Although dismissal is not a necessary or automatic response to employee fraud or theft, arbitrators have been reluctant to intervene in discharge cases where the dishonest conduct identified has been accompanied by planning and use of specialized knowledge available to the employee by reason of the employment relationship. In such cases the actions impugned are characterized as particularly serious because they call into question an approach to duty and state of mind which undermine the element of trust upon which the employment relationship must be based. This category of dishonest conduct is viewed in a different light than is the case of a spontaneous dishonest act involving items of little value committed by an employee of long standing. In such latter category of cases arbitrators have been inclined to view the dishonest action as a momentary lapse which should not necessarily operate so as to preclude the possibility of a second chance for the employee with lengthy service.
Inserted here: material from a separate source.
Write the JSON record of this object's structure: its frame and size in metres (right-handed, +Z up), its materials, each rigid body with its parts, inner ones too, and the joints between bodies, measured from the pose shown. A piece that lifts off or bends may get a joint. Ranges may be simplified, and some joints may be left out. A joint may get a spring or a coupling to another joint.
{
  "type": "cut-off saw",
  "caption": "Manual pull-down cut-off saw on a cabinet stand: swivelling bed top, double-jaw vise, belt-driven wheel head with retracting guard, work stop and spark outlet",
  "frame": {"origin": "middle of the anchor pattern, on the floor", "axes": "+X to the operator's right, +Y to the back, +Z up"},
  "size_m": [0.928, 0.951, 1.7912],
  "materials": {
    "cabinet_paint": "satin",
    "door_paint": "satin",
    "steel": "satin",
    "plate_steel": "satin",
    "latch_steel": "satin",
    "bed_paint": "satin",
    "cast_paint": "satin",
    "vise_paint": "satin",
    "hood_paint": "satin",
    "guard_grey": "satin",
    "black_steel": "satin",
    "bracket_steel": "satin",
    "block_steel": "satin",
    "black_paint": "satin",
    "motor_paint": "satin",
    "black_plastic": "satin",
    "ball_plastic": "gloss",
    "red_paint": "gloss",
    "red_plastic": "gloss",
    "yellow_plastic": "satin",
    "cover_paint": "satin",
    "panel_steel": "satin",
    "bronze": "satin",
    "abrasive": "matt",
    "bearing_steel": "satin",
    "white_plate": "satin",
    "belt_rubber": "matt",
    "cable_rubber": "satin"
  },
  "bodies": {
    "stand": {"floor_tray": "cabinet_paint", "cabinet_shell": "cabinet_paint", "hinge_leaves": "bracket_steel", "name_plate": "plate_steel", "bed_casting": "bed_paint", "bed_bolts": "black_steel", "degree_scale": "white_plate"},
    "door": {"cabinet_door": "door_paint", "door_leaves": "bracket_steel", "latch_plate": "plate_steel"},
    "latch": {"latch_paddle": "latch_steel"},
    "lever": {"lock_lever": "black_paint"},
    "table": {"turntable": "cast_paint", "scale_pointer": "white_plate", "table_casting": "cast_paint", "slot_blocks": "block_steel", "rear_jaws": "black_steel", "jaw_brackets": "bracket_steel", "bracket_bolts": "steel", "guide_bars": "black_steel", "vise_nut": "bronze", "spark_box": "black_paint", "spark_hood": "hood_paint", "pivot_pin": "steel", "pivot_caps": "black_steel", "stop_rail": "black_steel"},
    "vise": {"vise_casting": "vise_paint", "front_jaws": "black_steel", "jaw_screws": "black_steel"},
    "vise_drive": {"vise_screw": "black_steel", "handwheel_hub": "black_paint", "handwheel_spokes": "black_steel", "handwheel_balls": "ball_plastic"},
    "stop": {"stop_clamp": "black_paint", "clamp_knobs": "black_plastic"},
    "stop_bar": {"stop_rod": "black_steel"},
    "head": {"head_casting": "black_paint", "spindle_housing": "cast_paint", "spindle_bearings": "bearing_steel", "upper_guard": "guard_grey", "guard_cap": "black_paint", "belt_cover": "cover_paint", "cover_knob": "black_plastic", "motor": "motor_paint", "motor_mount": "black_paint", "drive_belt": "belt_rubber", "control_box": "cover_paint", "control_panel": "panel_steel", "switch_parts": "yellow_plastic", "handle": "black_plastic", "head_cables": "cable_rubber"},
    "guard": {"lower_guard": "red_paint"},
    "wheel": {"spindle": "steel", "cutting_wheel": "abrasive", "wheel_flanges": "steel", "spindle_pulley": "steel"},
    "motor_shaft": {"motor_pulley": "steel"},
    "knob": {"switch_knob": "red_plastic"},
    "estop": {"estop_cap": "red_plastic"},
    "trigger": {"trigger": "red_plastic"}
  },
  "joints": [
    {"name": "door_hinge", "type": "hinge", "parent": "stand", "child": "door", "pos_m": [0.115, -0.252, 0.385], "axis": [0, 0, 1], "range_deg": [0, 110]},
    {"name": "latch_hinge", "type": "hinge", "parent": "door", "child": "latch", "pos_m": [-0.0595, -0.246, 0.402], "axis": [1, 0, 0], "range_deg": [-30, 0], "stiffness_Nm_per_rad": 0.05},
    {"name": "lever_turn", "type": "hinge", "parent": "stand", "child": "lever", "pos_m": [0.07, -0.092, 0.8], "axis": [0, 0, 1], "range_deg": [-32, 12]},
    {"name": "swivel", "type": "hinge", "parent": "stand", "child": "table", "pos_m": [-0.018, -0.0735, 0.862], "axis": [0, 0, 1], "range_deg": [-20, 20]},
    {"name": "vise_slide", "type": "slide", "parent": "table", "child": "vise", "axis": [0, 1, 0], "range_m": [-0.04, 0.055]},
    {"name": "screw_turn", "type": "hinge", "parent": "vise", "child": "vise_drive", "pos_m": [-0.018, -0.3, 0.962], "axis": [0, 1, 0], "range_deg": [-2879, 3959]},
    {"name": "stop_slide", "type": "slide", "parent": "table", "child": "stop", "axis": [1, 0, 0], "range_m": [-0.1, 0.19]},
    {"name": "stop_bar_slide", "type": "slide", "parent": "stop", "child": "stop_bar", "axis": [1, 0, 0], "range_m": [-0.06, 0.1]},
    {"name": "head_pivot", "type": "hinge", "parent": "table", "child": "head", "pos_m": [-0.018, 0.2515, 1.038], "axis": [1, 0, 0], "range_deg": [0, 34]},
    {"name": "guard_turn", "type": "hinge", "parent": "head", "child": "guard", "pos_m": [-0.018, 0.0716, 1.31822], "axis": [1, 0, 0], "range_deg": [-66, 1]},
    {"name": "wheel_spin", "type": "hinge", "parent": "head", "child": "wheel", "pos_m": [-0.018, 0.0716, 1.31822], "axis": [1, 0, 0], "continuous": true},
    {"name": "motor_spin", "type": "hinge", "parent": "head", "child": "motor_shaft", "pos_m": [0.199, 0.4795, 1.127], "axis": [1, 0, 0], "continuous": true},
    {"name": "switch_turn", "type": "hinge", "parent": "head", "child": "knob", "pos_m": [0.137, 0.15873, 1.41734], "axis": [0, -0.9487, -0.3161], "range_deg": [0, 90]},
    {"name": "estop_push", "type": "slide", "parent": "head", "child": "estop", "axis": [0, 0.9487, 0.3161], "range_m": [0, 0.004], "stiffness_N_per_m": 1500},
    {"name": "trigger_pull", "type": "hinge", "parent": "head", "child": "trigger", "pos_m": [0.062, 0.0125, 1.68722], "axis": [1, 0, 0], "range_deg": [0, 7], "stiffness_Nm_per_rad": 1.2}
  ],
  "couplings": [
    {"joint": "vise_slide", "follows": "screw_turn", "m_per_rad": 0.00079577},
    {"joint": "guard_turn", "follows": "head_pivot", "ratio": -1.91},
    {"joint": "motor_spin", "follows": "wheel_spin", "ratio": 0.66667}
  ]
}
Mr. Leschasin’s conduct, however, was deliberate and planned. It was anything but impulsive or spontaneous. He knew precisely what he was doing and precisely how to go about achieving his purpose. He did what he did because he believed that the desk clerk would forward the room charges as he had directed they should be forwarded, so that in the final analysis, he would secure the benefit of free lodging to which he was not entitled.
The Company adopted the position that it could not tolerate conduct in the nature of that exhibited by the Grievor. It points out that the Grievor’s actions may have gone unnoticed and would have been difficult to trace once the bills were received by it. It felt that to have adopted any other course in dealing with the Grievor’s misconduct would compromise its ability to control accounts of the type which the Grievor sought to incur for it in this case and in so doing would be sending the wrong message. The Arbitrator cannot take issue with this approach for that reason and must conclude that intervention is unwarranted.
For the foregoing reasons, the grievance is dismissed.